Havia a árvore de Natal com velas verdadeiras. E havia a festa do Menino Jesus e a Glória do seu nascimento. Mas nesse tempo os pobres não eram esquecidos, porque os ricos e os remediados lembravam-nos vivamente. E eles eram muitos. Havia também trabalhadores pobres que logo no início de dezembro batiam às portas à hora do jantar “desejando a Vossa Excelência e Excelentíssima Família Boas Festas e um Próspero Ano Novo.”
Outros trabalhadores havia que em troca de alguns serviços também estendiam o boné à espera de uma moeda como acontecia com os homens do lixo, os cantoneiros, os jardineiros, os guardas-noturnos, o limpa-chaminés, os homens que lavavam as ruas. Todos procuravam algum subsídio de Natal na dedicação dos serões de dezembro que o contrato não incluía. Mas havia, isso sim, os pobres de pedir. Esses não tinham qualquer direito a tratamento especial. Mas a caridade das pessoas imperava, pois fazia-se comida de sobra para dar aos pobres que a comiam sobre os joelhos, sentados nas escadas: ao mesmo tempo que o faziam olhavam os benfeitores com olhos enternecidos de agradecimento. Na despedida diziam: “O Menino Deus fique nesta casa” …
Curioso que nesses dias antes do Natal, esses mesmos pobres traziam a família para a apresentar a essas pessoas generosas. Também havia quem deixasse já posta a mesa da cozinha, bem preparada de comida para “os seus pobres”.
Sim, havia espírito de Natal. Nos anos 60, o “Zé Pobre”, chega a Mateus duas noites antes da ceia de Natal derreado como nunca. O calçado estava roto e as roupas apresentavam-se aos pedaços sobre os ombros cobrindo apenas partes do corpo. O frio era de rachar, mas o Zé Pobre nessa noite carregava um sorriso rasgado de felicidade. Em vez de pedir, sorria alto, um sorriso misturado com altas gargalhadas e esgares de bonomia. A magreza do corpo obrigava-o a caminhar curvado, fazendo um esforço para olhar as pessoas. Nunca se viu aquele pobre tão feliz como naquela noite. Ele dizia que tinha sonhado com o Menino Jesus durante várias noites e que vivia feliz por isso. Na verdade, toda a expressão do seu rosto denunciava uma paz serena: uma ternura que não ficava indiferente a ninguém. Havia ainda outros pobres, mas a caridade impunha-se porque o espírito de Natal era verdadeiro e perdurava muito para além da quadra natalícia.
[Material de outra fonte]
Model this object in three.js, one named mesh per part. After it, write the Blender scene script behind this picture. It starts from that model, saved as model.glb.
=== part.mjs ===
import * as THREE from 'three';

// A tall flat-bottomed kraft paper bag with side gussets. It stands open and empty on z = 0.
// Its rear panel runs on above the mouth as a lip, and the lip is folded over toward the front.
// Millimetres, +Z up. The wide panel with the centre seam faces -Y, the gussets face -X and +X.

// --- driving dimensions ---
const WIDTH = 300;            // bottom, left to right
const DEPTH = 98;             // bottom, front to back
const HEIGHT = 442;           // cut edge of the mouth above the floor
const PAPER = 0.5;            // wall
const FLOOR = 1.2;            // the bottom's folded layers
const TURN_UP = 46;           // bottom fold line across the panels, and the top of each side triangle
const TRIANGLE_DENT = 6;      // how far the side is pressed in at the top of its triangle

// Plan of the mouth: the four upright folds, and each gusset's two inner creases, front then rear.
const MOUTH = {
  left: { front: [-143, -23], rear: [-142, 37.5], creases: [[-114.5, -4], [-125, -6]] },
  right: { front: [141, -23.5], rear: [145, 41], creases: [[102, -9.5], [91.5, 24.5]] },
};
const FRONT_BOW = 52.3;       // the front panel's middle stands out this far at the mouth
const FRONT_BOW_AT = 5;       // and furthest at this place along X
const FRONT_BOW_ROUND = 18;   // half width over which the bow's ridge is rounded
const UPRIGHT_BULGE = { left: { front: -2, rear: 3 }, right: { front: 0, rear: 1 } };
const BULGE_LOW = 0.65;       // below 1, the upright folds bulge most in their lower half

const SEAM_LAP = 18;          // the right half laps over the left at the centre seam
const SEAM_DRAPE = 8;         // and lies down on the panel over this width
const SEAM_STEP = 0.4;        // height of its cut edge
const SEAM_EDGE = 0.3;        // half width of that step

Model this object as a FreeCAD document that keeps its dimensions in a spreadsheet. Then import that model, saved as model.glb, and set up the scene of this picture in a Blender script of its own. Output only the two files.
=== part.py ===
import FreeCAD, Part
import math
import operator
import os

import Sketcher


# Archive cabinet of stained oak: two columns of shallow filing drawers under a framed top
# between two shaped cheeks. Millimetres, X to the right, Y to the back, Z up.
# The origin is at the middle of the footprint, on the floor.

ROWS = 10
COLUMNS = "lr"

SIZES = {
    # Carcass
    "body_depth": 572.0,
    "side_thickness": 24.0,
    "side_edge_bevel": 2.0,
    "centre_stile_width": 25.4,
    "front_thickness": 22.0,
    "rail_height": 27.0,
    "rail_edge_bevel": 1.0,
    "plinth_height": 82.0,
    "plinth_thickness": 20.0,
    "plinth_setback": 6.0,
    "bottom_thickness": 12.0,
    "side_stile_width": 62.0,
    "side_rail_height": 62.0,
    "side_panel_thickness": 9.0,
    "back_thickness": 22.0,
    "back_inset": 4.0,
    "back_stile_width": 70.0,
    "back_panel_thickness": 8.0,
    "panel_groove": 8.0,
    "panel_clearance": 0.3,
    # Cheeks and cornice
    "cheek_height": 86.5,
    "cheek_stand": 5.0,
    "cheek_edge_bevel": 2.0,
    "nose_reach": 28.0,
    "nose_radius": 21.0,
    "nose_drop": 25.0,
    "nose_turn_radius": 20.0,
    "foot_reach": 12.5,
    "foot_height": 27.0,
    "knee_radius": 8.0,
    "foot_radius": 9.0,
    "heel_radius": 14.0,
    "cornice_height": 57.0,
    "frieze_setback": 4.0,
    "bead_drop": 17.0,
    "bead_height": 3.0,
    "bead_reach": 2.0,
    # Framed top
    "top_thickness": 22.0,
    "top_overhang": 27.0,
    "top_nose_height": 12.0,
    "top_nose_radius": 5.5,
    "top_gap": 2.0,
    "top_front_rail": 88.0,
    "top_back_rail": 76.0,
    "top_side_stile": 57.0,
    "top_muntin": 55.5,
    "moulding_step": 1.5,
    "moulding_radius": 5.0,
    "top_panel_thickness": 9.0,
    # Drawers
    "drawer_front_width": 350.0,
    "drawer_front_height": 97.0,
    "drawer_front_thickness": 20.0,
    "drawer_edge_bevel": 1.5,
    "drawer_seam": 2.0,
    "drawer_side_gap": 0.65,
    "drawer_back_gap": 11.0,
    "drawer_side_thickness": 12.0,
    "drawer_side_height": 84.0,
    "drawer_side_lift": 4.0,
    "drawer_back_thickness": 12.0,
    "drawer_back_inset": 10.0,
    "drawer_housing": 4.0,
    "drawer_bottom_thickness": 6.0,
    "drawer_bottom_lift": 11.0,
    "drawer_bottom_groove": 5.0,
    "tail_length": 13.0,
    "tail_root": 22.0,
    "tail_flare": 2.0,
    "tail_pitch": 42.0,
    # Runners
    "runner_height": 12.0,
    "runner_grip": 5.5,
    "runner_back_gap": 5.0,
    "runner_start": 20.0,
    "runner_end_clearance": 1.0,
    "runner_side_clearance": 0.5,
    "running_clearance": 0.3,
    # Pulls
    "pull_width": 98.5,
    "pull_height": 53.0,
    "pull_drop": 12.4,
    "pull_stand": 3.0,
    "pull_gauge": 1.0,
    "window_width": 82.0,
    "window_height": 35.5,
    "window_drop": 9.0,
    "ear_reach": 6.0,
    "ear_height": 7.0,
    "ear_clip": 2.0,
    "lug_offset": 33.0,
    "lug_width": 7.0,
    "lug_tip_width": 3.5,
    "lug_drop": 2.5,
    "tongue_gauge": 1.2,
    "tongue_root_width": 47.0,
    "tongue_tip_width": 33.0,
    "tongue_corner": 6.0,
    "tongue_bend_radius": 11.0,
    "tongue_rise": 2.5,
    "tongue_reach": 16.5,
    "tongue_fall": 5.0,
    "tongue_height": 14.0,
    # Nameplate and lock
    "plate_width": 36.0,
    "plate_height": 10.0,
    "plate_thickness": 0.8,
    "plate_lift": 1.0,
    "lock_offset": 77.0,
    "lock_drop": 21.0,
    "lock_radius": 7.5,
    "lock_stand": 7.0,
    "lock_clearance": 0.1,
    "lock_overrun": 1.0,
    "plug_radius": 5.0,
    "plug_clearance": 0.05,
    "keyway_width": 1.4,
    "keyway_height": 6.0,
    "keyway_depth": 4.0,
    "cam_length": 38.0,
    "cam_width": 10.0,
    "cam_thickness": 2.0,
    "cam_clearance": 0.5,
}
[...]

Hoje, querem roubar a alma do Natal. A cultura dos tempos modernos, insiste em apagar os símbolos cristãos que têm a ver com a celebração do Natal, ignorando as tradições que fazem parte de um património vastíssimo espiritual e humano. É tempo para despertarmos sentindo a luz do Natal, olhando a “Estrela” como mensageira de paz. É tempo de afastarmos a hipocrisia e o egoísmo do coração dos homens que dilaceram a solidariedade que deve presidir ao espírito do Natal. É tempo de erradicarmos a pobreza e dar atenção aos desprotegidos e indigentes àqueles que nada têm para além do seu próprio nome.
Expressões de alegria e resignação como as do Zé Pobre e da Ana Farronca, que pediam a esmola todas as semanas como regulares assalariados, levam-nos a melhor compreender a mensagem do Menino Deus. Plasmados ficavam os pobres diante do presépio, submersos no fruir de uma paz penetrante, única, inefável…. Naquele propósito até parecia que o Menino Jesus sorria no desejo de falar com eles.